Google reveals plans for futuristic cityscape campus, and new robot tech to make it configurable

Just about a year ago, I wrote about Square’s new offices in San Francisco, which were designed to be more like a city than a traditional office (see Another take on offices: something other than open or closed). The office design was led by Square’s head of office experience, Chris Gorman, who said in an article about the office,

“We were very inspired by city design and by cities in general–by areas where people cohabitate, come together, and share things in a quick and easy manner,” Gorman says. “We wanted to bring that same sensibility to the office.” And so instead of talking about a main hallway when describing the office, Gorman explains how there’s a large “avenue” running from end to end. A coffee bar in the middle acts as a sort of “town square.” Glass paneled meeting rooms are named for San Francisco intersections, “6th and Divisidero,” “6th and Ashbury,” and so on (Square’s offices are principally on the 6th floor of its building).
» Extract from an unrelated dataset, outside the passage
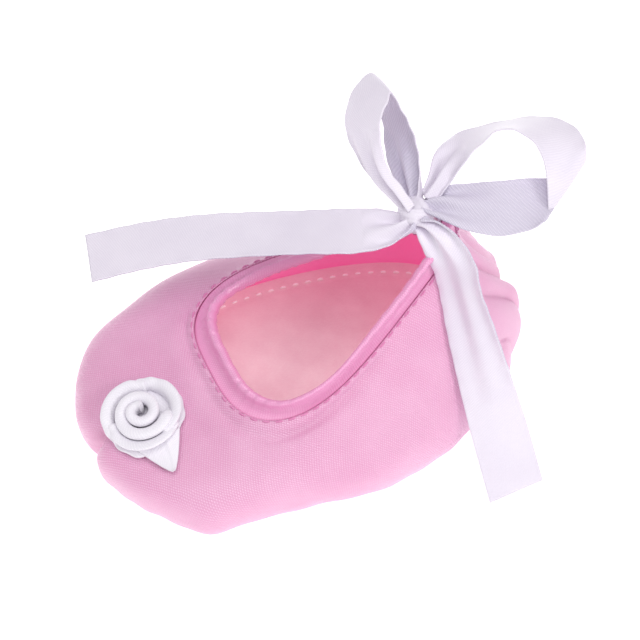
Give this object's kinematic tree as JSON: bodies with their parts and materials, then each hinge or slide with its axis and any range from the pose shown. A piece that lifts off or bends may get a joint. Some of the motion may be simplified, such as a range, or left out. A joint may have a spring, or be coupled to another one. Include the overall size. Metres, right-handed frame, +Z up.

The design of the office “motivates people to move around the office and interact in casual, unscheduled ways,” he explains–just like the well-planned public spaces of a great city. Early concepts for the office were motivated by old 18th-century maps of cities. “When I think about a city,” Gorman says, “I shop, I go get coffee, I go to the park, I go for walks. We wanted to create that same variety in the office.” In addition to its in-house café (and in-house debugger/barista), Square has been experimenting with pop-up stores and artisan merchants appearing within Square’s own offices.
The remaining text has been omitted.